## SHORT TASK:
Quote the material below exactly as written, from the first line to the line that holds "bead_below_tab_middle = 2.5", endpoints included.

## DATASET SECTION:

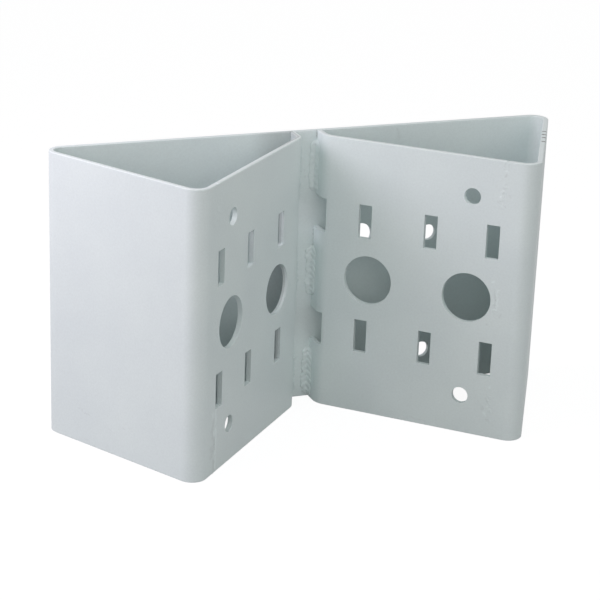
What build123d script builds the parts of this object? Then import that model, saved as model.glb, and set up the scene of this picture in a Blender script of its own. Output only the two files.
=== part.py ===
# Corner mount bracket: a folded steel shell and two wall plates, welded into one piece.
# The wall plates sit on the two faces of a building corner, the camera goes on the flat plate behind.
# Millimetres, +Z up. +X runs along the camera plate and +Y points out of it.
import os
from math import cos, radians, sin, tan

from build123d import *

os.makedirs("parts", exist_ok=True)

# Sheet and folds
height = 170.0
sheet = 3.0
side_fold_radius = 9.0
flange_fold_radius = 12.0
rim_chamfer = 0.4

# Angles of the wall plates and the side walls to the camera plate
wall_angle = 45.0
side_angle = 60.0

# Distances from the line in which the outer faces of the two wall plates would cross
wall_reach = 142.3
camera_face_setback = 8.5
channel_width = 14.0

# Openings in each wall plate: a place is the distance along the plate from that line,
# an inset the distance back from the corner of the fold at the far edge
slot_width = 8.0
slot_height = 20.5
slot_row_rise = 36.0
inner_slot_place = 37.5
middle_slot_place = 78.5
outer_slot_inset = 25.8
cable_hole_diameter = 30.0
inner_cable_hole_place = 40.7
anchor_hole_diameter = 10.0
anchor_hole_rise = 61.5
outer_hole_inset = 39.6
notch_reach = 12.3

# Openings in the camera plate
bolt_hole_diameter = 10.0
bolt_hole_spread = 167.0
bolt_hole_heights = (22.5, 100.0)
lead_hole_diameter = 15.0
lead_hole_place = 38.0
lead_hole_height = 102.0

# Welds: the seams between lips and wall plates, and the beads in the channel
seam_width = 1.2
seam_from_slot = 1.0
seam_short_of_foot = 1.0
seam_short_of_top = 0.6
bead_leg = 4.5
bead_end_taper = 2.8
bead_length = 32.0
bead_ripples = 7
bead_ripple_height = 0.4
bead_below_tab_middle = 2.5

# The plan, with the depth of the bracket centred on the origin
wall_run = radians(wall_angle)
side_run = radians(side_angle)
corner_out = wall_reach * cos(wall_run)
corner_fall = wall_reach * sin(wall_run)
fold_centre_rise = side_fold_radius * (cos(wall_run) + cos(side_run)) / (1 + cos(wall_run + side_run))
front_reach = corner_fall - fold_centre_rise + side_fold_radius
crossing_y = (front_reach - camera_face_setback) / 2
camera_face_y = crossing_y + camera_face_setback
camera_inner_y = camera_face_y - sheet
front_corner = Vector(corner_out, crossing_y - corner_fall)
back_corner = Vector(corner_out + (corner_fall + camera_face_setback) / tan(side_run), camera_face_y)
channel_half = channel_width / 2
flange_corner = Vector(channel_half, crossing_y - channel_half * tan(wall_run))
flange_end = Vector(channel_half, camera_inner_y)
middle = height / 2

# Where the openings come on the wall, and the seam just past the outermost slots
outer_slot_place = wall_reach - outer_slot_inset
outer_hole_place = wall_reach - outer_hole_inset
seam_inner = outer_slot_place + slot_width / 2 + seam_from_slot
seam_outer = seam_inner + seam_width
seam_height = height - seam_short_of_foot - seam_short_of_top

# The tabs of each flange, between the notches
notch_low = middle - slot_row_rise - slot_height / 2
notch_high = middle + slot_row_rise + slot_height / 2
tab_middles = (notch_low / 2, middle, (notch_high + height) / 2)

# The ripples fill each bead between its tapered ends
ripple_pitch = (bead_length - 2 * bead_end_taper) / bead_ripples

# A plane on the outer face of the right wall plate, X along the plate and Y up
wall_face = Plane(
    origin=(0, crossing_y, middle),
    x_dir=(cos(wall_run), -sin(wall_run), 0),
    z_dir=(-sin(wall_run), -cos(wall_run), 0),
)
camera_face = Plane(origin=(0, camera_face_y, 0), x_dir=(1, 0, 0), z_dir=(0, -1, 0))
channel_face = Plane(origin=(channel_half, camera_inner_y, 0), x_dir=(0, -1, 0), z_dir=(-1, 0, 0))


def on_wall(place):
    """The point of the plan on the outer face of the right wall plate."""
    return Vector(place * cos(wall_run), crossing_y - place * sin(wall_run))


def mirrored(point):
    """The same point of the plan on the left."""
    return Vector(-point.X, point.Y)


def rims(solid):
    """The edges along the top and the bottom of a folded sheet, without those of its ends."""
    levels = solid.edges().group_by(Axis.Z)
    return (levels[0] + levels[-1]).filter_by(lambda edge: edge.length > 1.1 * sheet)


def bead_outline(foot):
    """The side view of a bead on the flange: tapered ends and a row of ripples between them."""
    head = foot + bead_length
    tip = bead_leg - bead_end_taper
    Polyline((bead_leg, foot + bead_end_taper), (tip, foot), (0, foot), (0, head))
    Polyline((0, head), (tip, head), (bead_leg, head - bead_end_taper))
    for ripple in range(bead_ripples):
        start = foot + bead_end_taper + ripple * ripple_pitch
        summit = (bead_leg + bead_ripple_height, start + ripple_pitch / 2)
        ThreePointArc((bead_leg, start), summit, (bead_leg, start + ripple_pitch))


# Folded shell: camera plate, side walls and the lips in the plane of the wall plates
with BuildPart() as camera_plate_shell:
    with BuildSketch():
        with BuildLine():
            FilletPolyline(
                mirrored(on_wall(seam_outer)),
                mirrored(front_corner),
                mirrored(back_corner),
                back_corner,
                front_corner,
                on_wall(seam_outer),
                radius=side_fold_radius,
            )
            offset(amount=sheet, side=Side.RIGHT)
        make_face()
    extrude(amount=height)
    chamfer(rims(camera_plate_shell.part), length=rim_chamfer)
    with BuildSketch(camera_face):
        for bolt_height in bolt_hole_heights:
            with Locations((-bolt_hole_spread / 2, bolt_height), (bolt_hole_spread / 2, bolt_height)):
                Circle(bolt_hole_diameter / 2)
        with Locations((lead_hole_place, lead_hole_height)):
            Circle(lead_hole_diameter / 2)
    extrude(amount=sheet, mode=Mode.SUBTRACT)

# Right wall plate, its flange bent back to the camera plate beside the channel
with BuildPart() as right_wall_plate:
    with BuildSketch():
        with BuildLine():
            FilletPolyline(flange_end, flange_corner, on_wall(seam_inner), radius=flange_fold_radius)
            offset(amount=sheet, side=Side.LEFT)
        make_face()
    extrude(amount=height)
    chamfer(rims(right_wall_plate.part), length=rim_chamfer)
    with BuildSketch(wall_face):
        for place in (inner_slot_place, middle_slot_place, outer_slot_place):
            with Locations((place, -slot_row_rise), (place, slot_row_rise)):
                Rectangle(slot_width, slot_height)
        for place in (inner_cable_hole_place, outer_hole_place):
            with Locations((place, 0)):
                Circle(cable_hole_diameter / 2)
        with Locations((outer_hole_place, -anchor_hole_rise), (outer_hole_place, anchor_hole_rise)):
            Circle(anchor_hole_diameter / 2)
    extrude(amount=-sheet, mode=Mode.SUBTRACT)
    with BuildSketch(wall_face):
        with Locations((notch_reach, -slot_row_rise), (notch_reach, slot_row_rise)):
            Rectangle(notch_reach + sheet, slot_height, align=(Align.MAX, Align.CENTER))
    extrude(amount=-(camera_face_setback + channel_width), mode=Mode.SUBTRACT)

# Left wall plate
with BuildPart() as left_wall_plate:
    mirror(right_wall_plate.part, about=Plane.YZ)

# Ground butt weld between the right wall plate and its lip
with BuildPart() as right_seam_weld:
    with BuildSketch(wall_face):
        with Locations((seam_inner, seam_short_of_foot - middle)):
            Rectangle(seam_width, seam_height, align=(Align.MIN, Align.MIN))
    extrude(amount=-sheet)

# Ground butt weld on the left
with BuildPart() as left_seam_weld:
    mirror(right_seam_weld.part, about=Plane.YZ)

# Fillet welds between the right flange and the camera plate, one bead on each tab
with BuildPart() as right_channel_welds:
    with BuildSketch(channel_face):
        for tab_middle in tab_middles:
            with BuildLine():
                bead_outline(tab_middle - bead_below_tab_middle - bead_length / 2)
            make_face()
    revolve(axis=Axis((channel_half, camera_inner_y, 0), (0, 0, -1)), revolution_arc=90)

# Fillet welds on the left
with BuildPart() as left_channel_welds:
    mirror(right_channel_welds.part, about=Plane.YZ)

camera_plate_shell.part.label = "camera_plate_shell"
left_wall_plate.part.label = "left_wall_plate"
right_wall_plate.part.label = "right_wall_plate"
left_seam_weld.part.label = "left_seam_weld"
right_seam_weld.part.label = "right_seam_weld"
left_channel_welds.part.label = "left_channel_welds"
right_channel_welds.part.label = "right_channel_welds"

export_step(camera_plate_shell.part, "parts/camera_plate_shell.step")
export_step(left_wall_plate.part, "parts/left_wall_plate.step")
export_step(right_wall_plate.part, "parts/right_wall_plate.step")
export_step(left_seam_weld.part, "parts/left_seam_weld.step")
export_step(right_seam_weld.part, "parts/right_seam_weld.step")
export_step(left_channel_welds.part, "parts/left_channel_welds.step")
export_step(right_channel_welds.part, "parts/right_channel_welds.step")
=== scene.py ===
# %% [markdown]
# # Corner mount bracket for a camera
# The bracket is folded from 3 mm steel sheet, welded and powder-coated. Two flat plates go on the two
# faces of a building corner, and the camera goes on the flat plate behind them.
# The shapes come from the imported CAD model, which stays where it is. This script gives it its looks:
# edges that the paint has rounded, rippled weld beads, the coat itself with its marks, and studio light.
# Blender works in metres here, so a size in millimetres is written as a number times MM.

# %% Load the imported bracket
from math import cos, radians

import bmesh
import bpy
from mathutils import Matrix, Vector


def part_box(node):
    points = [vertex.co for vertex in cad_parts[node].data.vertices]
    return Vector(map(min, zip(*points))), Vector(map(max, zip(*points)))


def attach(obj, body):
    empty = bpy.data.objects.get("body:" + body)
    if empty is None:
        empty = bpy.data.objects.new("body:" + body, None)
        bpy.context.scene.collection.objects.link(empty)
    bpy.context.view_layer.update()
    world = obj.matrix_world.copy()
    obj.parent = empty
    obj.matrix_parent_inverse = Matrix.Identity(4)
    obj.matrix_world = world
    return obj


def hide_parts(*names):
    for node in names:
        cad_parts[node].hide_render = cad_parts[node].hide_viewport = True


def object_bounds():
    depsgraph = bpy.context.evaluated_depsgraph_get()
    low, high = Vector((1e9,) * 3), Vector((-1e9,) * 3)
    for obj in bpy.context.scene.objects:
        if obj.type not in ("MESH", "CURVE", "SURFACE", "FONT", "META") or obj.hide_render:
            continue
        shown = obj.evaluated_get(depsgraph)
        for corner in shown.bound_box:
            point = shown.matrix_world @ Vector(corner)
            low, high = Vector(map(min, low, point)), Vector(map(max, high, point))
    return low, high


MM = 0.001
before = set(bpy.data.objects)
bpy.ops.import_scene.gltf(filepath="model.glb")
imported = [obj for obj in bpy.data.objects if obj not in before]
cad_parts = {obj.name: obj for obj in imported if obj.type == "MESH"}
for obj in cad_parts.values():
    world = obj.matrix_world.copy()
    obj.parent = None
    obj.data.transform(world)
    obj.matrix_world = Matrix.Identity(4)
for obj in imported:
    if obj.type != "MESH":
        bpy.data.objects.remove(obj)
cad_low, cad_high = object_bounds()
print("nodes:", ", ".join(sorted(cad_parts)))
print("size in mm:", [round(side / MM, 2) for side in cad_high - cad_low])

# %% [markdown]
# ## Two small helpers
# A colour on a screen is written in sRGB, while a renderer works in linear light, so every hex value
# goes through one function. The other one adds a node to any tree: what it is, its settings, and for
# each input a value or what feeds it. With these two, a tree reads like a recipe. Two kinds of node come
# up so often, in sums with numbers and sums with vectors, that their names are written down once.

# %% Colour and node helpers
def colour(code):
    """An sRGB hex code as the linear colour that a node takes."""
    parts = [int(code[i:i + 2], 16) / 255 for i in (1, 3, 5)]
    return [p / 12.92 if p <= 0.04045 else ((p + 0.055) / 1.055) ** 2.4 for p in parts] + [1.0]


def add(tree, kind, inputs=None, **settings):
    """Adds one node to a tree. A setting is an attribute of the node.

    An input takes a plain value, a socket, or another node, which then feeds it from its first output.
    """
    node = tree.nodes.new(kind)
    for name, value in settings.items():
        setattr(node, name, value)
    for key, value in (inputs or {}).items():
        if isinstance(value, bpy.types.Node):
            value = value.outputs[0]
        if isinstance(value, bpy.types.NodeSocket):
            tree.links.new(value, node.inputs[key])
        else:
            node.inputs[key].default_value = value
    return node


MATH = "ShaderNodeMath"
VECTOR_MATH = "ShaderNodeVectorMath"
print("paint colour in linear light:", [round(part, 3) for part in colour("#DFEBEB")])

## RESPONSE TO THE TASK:
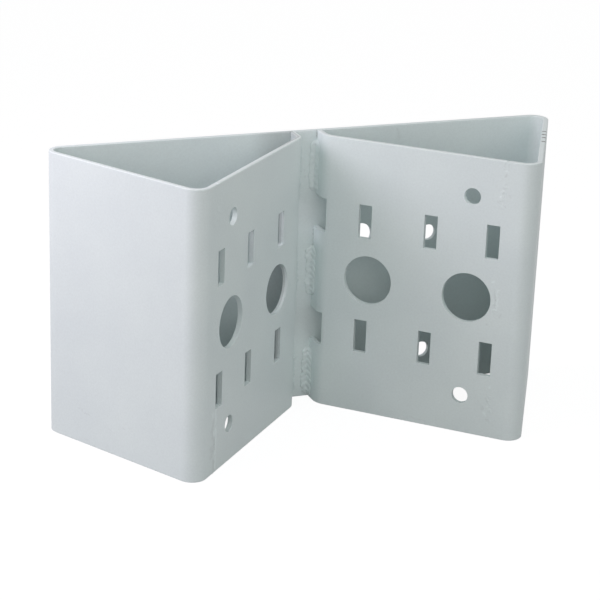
What build123d script builds the parts of this object? Then import that model, saved as model.glb, and set up the scene of this picture in a Blender script of its own. Output only the two files.
=== part.py ===
# Corner mount bracket: a folded steel shell and two wall plates, welded into one piece.
# The wall plates sit on the two faces of a building corner, the camera goes on the flat plate behind.
# Millimetres, +Z up. +X runs along the camera plate and +Y points out of it.
import os
from math import cos, radians, sin, tan

from build123d import *

os.makedirs("parts", exist_ok=True)

# Sheet and folds
height = 170.0
sheet = 3.0
side_fold_radius = 9.0
flange_fold_radius = 12.0
rim_chamfer = 0.4

# Angles of the wall plates and the side walls to the camera plate
wall_angle = 45.0
side_angle = 60.0

# Distances from the line in which the outer faces of the two wall plates would cross
wall_reach = 142.3
camera_face_setback = 8.5
channel_width = 14.0

# Openings in each wall plate: a place is the distance along the plate from that line,
# an inset the distance back from the corner of the fold at the far edge
slot_width = 8.0
slot_height = 20.5
slot_row_rise = 36.0
inner_slot_place = 37.5
middle_slot_place = 78.5
outer_slot_inset = 25.8
cable_hole_diameter = 30.0
inner_cable_hole_place = 40.7
anchor_hole_diameter = 10.0
anchor_hole_rise = 61.5
outer_hole_inset = 39.6
notch_reach = 12.3

# Openings in the camera plate
bolt_hole_diameter = 10.0
bolt_hole_spread = 167.0
bolt_hole_heights = (22.5, 100.0)
lead_hole_diameter = 15.0
lead_hole_place = 38.0
lead_hole_height = 102.0

# Welds: the seams between lips and wall plates, and the beads in the channel
seam_width = 1.2
seam_from_slot = 1.0
seam_short_of_foot = 1.0
seam_short_of_top = 0.6
bead_leg = 4.5
bead_end_taper = 2.8
bead_length = 32.0
bead_ripples = 7
bead_ripple_height = 0.4
bead_below_tab_middle = 2.5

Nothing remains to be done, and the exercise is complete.